I will share some stats; Uluburun shipwreck was excavated between 1982 and 1994. Depth 44m - 61m. Dives were done on air with surface supplied o2 for accelerated decompression, typical bt being 20-30 mins at target depth.
22+k dives and 0 fatalities.
 
You made unfounded claims first. Two can play this game.
What unfounded 'claims' pray tell? And I don't find this a 'game', although you seem too.
 
Go watch Sesame Street if you want to be entertained.
But the parallels are funny. Rush wanted to build the Titan with carbon fiber because it's much cheaper than titanium. Engineers warned him that this material is unsuitable and he delivered this absolute gem:
"At some point, safety is just pure waste," and "If you want to be safe, don't get out of bed"
That aged well...
So now your equating deep air dives with going to the Titanic? Good one. And I sure haven't heard too many people praising Rush for his gung ho attitude either, me included. And seeing as I knew one of the folks on that fateful dive, I am as aware, or more so than many, what it 'cost'.

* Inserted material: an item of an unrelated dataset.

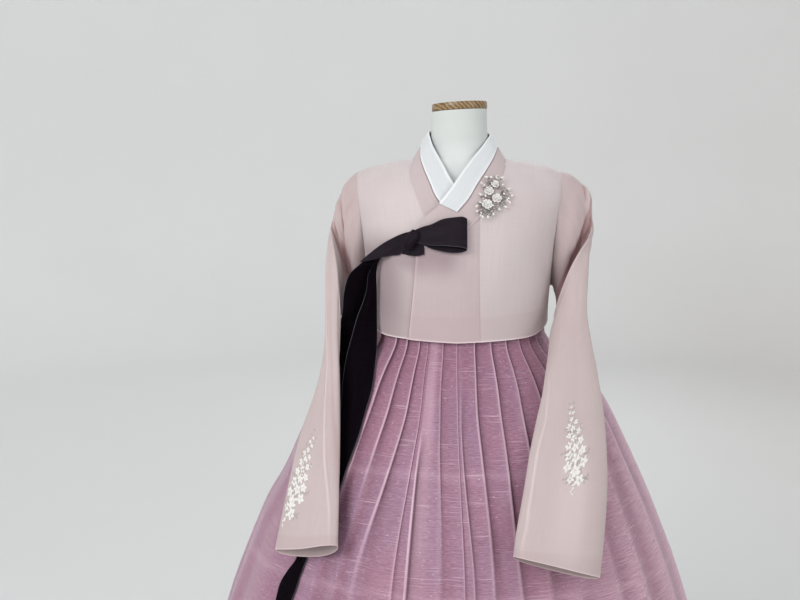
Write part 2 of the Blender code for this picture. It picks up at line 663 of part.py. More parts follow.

And I have never said "At some point, safety is just pure waste," I am very into safety conscience, hence one of the reasons why I am still around after 30 odd years of deep diving. As a matter of fact, in retrospect, I have missed out some great dives - that everyone returned from - becasue I was too safety conscious.

You seem to have missed the part where I said / say ad nauseam that I do not advocate deep air dives, nor would / did I do them if helium is available. But I am not at all so risk averse that I would turn them down, depending on conditions, up to an including 65m.

So let me ask you, given you seem to like equating things (Titanic dives / deep air for instance), how many more people do you know that died on deep air than you know that died on OC trimix or CCR?